==== INFORMATION SUPPLIED

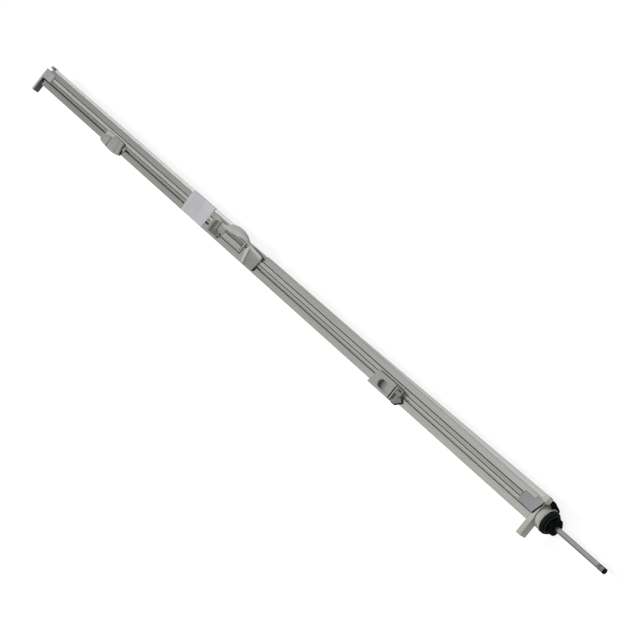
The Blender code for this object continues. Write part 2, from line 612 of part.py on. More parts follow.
def clip_1(axis, tab_axis):
    start, end = CLIP_1_X
    base_top = FACE_TOP + 2.6 * MM
    hinge_x = tab_axis.location.x
    base_outline = [(start + 5 * MM, -13 * MM), (end - 12 * MM, -13 * MM), (end - 15 * MM, 4 * MM),
                    (start + 9 * MM, 4 * MM)]
    base = slab("clip_1_base", base_outline, FACE_TOP, base_top, "clip_plastic")
    belly = arc((start + 68 * MM, 120.5 * MM), 156 * MM, -98, -79, 7)
    slit_x = hinge_x + 2.6 * MM
    belly = [point for point in belly if slit_x + 1 * MM < point[0] < end - 8 * MM]
    outline = [(slit_x, -35 * MM), *belly, (end - 4.5 * MM, -32.5 * MM), (end - 2.5 * MM, -29 * MM),
               (end - 12 * MM, 3.2 * MM), (slit_x + 12 * MM, 3.2 * MM), (slit_x, -2 * MM)]
    body_low = base_top + GAP
    body = slab("clip_1_body", outline, body_low, body_low + 5 * MM, "clip_plastic", 1.2 * MM)
    tab_end = hinge_x + 0.2 * MM
    tab_outline = [(start, -17 * MM), (start + 2 * MM, -27 * MM), (start + 12 * MM, -31.5 * MM),
                   (tab_end, -34.4 * MM), (tab_end, -6 * MM), (start + 24 * MM, -7 * MM),
                   (start + 8 * MM, -11 * MM)]
    tab = slab("clip_1_tab", tab_outline, body_low, body_low + 4 * MM, "clip_plastic", 1.0 * MM)
    foot = slot_foot("clip_1_foot", start + 20 * MM, end - 20 * MM)
    stop_top = FACE_TOP + 2.2 * MM
    stop = block("clip_1_stop", (end - 6.5 * MM, -15.5 * MM, FACE_TOP),
                 (end + 4.5 * MM, -4.5 * MM, stop_top), "clip_plastic", 0.6 * MM)
    bead_x, bead_y = end - 3.6 * MM, -11.5 * MM
    bead = rod_shape("clip_1_bead", (bead_x, bead_y, stop_top + GAP), (bead_x, bead_y, stop_top + 1.9 * MM),
                     1.7 * MM, "chrome")
    attach(axis, base, body, foot, stop, bead)
    attach(tab_axis, tab)


def finger_block(axis):
    start, end = BLOCK_X
    outline = [(start + 11 * MM, -23.2 * MM), (end - 9 * MM, -23.2 * MM), (end - 5.5 * MM, -20.5 * MM),
               (end, 14 * MM), (end - 3 * MM, 18 * MM), (start + 14 * MM, 21.5 * MM),
               (start + 8 * MM, 20.5 * MM), (start, 10 * MM), (start + 1 * MM, 4 * MM)]
    top = FACE_TOP + 9 * MM
    body = slab("finger_block", outline, FACE_TOP, top, "clip_plastic", 1.4 * MM)
    hollow = mm([(18, -17.5), (62, -17.5), (70, 14), (26, 16.5), (18, 8)])
    scoop = slab("finger_scoop_tool", hollow, top - 3.6 * MM, top + 5 * MM)
    cut(body, scoop)
    foot = slot_foot("finger_block_foot", start + 14 * MM, end - 12 * MM)
    attach(axis, body, foot)


def clip_3(axis, latch_axis):
    start, end = CLIP_3_X
    body_end = end - 5.2 * MM
    outline = [(start, -32 * MM), (body_end, -32 * MM), (body_end, 4 * MM), (start + 8.5 * MM, 4 * MM)]
    top = FACE_TOP + 9.5 * MM
    body = slab("clip_3_body", outline, FACE_TOP, top, "clip_plastic")
    bevel(body, 1.2 * MM)
    recess_radius = 9.6 * MM
    recess_y = -15.8 * MM
    recess = [*arc((start + 35.5 * MM, recess_y), recess_radius, 90, 270, 12),
              (end - 9 * MM, recess_y - recess_radius), (end - 9 * MM, recess_y + recess_radius)]
    scoop = slab("thumb_recess_tool", recess, top - 5.5 * MM, top + 5 * MM)
    cut(body, scoop)
    rib_start = end - 3.2 * MM
    rib = slab("clip_3_rib", [(rib_start, -32 * MM), (end, -32 * MM), (end, 4 * MM), (rib_start, 4 * MM)],
               FACE_TOP, top + 0.6 * MM, "clip_plastic", 0.6 * MM)
    end_block = block("clip_3_end_block", (end + GAP, -12.5 * MM, FACE_TOP),
                      (end + 18 * MM, 2.5 * MM, top - 1 * MM), "clip_plastic")
    cavity = block("latch_cavity_tool", (end + 3 * MM, -3.6 * MM, top - 5 * MM),
                   (end + 14 * MM, -0.8 * MM, top + 5 * MM))
    cut(end_block, cavity)
    foot = slot_foot("clip_3_foot", start + 14 * MM, end - 10 * MM)
    attach(axis, body, rib, end_block, foot)
    arrow = mm([(614.8, -31), (624.5, -31), (639, -18.4), (632.5, -13.2), (614.8, -13.2)])
    low = FACE_TOP + 1.6 * MM
    latch = slab("clip_3_latch", arrow, low, low + 6.6 * MM, "clip_plastic", 0.8 * MM)
    x, z = LATCH_AXIS.x, LATCH_AXIS.z
    pin_radius = 1.1 * MM
    hole = rod_shape("latch_hole_tool", (x, -40 * MM, z), (x, -5 * MM, z), pin_radius + GAP)
    cut(latch, hole)
    pin = rod_shape("latch_pin", (x, -30.6 * MM, z), (x, -12.8 * MM, z), pin_radius, "steel")
    attach(axis, pin)
    attach(latch_axis, latch)


def build():
    profile_housing()
    strips()
    label()
    far_end()
    near_head()
    flange()
    corner_pieces()
    cover_plate()
    cylinder()
    gland_base()
    axis_start = Vector((0, ROD_Y, ROD_Z))
    rod_and_piston(add_axis("rod_axis", axis_start))
    lock_knob(add_axis("knob_axis", axis_start))
    handle_housing()
    lever(add_axis("lever_axis", LEVER_AXIS))
    slide_start = Vector((0, SLOT_Y, FRONT))
    clip_1(add_axis("clip_1_axis", slide_start), add_axis("tab_axis", CLIP_1_TAB_AXIS))
    finger_block(add_axis("block_axis", slide_start))
    clip_3(add_axis("clip_3_axis", slide_start), add_axis("latch_axis", LATCH_AXIS))


for thing in list(bpy.data.objects):
    bpy.data.objects.remove(thing)
model = new_collection("pneumatic_cylinder")
cutters = new_collection("cutters")
build()
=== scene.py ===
"""Looks of the pneumatic cylinder unit: fine meshes, materials, floor, lights and camera.

Lengths in the shape functions are in millimetres, in the model's own frame: X along the profile towards
the rod, Z out of its front face, the legs towards -Y.
"""

import math

import bmesh
import bpy
from mathutils import Euler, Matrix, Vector


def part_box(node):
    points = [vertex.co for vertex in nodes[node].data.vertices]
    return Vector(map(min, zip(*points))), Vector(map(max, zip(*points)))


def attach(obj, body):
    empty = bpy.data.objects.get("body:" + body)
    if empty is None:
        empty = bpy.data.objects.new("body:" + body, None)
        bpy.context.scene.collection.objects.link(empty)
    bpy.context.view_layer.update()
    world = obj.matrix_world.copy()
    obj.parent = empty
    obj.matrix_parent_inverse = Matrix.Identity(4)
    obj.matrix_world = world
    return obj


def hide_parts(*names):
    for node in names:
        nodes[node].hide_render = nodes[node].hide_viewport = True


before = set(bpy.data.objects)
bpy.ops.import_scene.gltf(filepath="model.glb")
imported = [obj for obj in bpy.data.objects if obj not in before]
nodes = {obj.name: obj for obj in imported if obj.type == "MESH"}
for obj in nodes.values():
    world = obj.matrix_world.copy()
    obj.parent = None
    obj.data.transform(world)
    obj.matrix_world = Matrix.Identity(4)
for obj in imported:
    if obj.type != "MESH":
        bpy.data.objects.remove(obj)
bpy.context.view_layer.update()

MM = 0.001


def box_mm(node):
    """Lowest and highest corner of a CAD node, in millimetres."""
    low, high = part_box(node)
    return low / MM, high / MM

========

:: EXERCISE OBJECTIVE ::
Your task is to reproduce exactly the lines beginning at the line containing "for thing in" and ending at the line containing "if empty is", inclusive.

:: RESPONSE TO THIS EXERCISE ::
for thing in list(bpy.data.objects):
    bpy.data.objects.remove(thing)
model = new_collection("pneumatic_cylinder")
cutters = new_collection("cutters")
build()
=== scene.py ===
"""Looks of the pneumatic cylinder unit: fine meshes, materials, floor, lights and camera.

Lengths in the shape functions are in millimetres, in the model's own frame: X along the profile towards
the rod, Z out of its front face, the legs towards -Y.
"""

import math

import bmesh
import bpy
from mathutils import Euler, Matrix, Vector


def part_box(node):
    points = [vertex.co for vertex in nodes[node].data.vertices]
    return Vector(map(min, zip(*points))), Vector(map(max, zip(*points)))


def attach(obj, body):
    empty = bpy.data.objects.get("body:" + body)
    if empty is None:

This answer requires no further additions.